Start

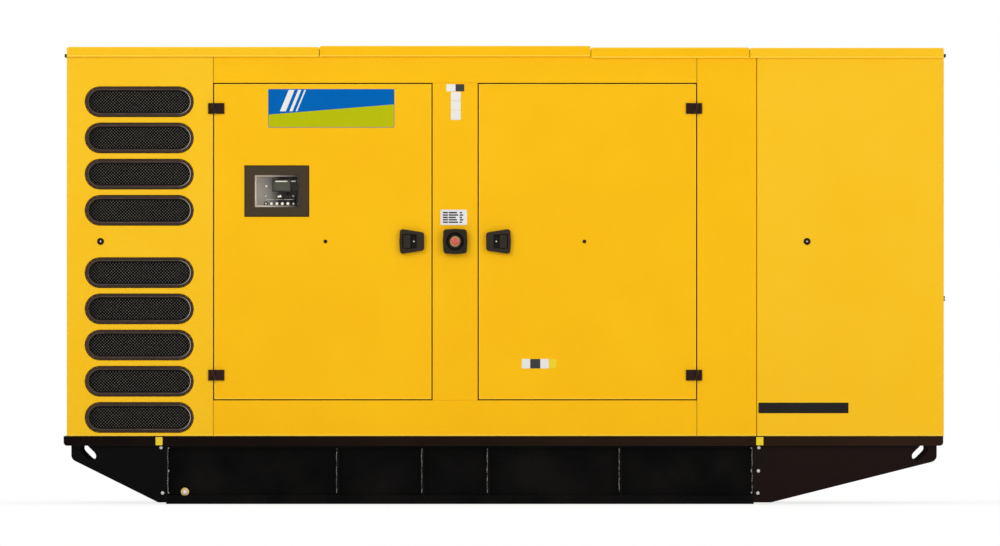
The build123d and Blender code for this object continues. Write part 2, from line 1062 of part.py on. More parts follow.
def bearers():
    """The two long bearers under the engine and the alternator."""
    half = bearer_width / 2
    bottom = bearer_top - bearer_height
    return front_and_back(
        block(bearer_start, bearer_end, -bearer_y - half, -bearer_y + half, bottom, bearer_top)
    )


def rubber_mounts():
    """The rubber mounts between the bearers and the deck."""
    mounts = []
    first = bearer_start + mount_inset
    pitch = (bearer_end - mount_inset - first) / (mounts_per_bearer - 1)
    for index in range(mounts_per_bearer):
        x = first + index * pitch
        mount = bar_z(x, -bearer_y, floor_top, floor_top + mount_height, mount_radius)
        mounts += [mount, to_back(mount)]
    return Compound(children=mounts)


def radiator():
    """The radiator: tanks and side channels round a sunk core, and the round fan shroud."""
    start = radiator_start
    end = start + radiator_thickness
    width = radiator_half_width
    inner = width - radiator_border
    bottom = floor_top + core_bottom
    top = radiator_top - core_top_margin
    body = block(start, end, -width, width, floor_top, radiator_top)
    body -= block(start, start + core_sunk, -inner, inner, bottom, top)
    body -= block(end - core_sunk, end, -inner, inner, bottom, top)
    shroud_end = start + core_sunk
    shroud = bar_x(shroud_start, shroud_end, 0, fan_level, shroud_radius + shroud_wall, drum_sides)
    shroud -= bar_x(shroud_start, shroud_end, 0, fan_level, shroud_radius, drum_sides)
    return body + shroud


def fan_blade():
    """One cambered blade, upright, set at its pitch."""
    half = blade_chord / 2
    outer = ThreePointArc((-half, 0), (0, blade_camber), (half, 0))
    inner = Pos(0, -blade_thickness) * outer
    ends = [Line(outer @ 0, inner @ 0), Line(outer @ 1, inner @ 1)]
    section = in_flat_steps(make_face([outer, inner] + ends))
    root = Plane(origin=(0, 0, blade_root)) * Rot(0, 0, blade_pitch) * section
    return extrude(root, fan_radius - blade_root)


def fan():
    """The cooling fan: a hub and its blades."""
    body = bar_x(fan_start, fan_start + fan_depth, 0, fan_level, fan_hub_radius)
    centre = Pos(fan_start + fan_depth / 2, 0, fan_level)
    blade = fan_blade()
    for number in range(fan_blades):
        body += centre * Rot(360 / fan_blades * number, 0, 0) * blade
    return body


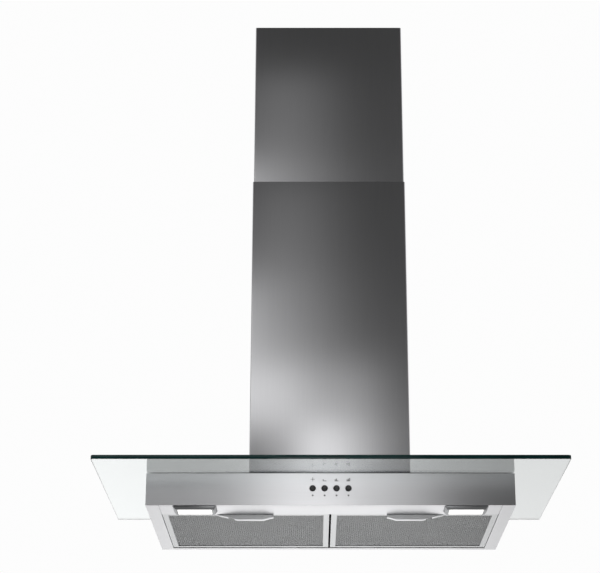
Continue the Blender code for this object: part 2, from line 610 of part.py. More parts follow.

End

= What this task involves =
Reproduce the listing in full. Keep it exactly as written.

= Result of the task =
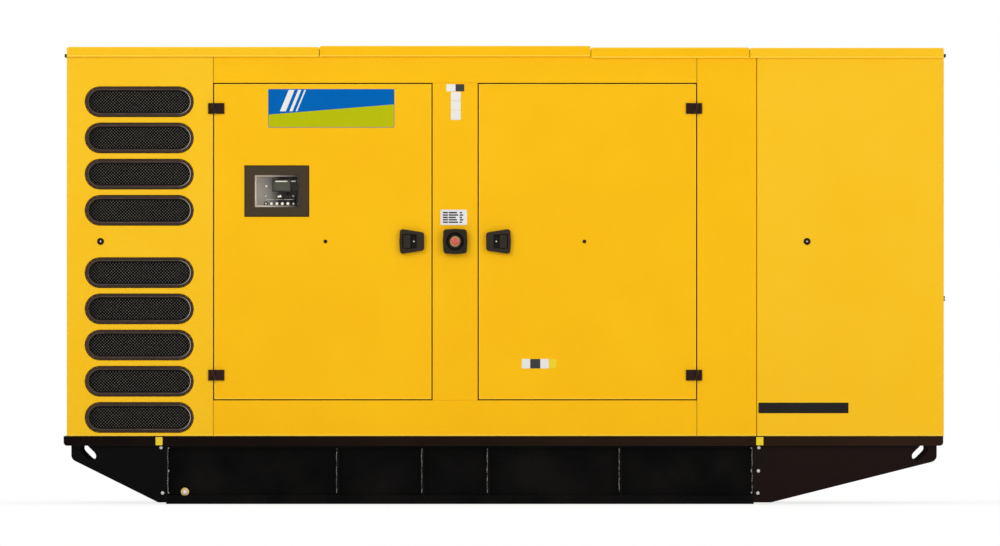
The build123d and Blender code for this object continues. Write part 2, from line 1062 of part.py on. More parts follow.
def bearers():
    """The two long bearers under the engine and the alternator."""
    half = bearer_width / 2
    bottom = bearer_top - bearer_height
    return front_and_back(
        block(bearer_start, bearer_end, -bearer_y - half, -bearer_y + half, bottom, bearer_top)
    )


def rubber_mounts():
    """The rubber mounts between the bearers and the deck."""
    mounts = []
    first = bearer_start + mount_inset
    pitch = (bearer_end - mount_inset - first) / (mounts_per_bearer - 1)
    for index in range(mounts_per_bearer):
        x = first + index * pitch
        mount = bar_z(x, -bearer_y, floor_top, floor_top + mount_height, mount_radius)
        mounts += [mount, to_back(mount)]
    return Compound(children=mounts)


def radiator():
    """The radiator: tanks and side channels round a sunk core, and the round fan shroud."""
    start = radiator_start
    end = start + radiator_thickness
    width = radiator_half_width
    inner = width - radiator_border
    bottom = floor_top + core_bottom
    top = radiator_top - core_top_margin
    body = block(start, end, -width, width, floor_top, radiator_top)
    body -= block(start, start + core_sunk, -inner, inner, bottom, top)
    body -= block(end - core_sunk, end, -inner, inner, bottom, top)
    shroud_end = start + core_sunk
    shroud = bar_x(shroud_start, shroud_end, 0, fan_level, shroud_radius + shroud_wall, drum_sides)
    shroud -= bar_x(shroud_start, shroud_end, 0, fan_level, shroud_radius, drum_sides)
    return body + shroud


def fan_blade():
    """One cambered blade, upright, set at its pitch."""
    half = blade_chord / 2
    outer = ThreePointArc((-half, 0), (0, blade_camber), (half, 0))
    inner = Pos(0, -blade_thickness) * outer
    ends = [Line(outer @ 0, inner @ 0), Line(outer @ 1, inner @ 1)]
    section = in_flat_steps(make_face([outer, inner] + ends))
    root = Plane(origin=(0, 0, blade_root)) * Rot(0, 0, blade_pitch) * section
    return extrude(root, fan_radius - blade_root)


def fan():
    """The cooling fan: a hub and its blades."""
    body = bar_x(fan_start, fan_start + fan_depth, 0, fan_level, fan_hub_radius)
    centre = Pos(fan_start + fan_depth / 2, 0, fan_level)
    blade = fan_blade()
    for number in range(fan_blades):
        body += centre * Rot(360 / fan_blades * number, 0, 0) * blade
    return body


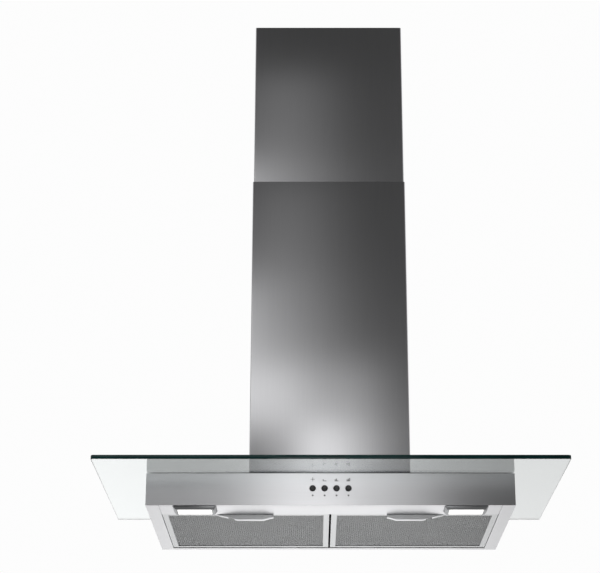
Continue the Blender code for this object: part 2, from line 610 of part.py. More parts follow.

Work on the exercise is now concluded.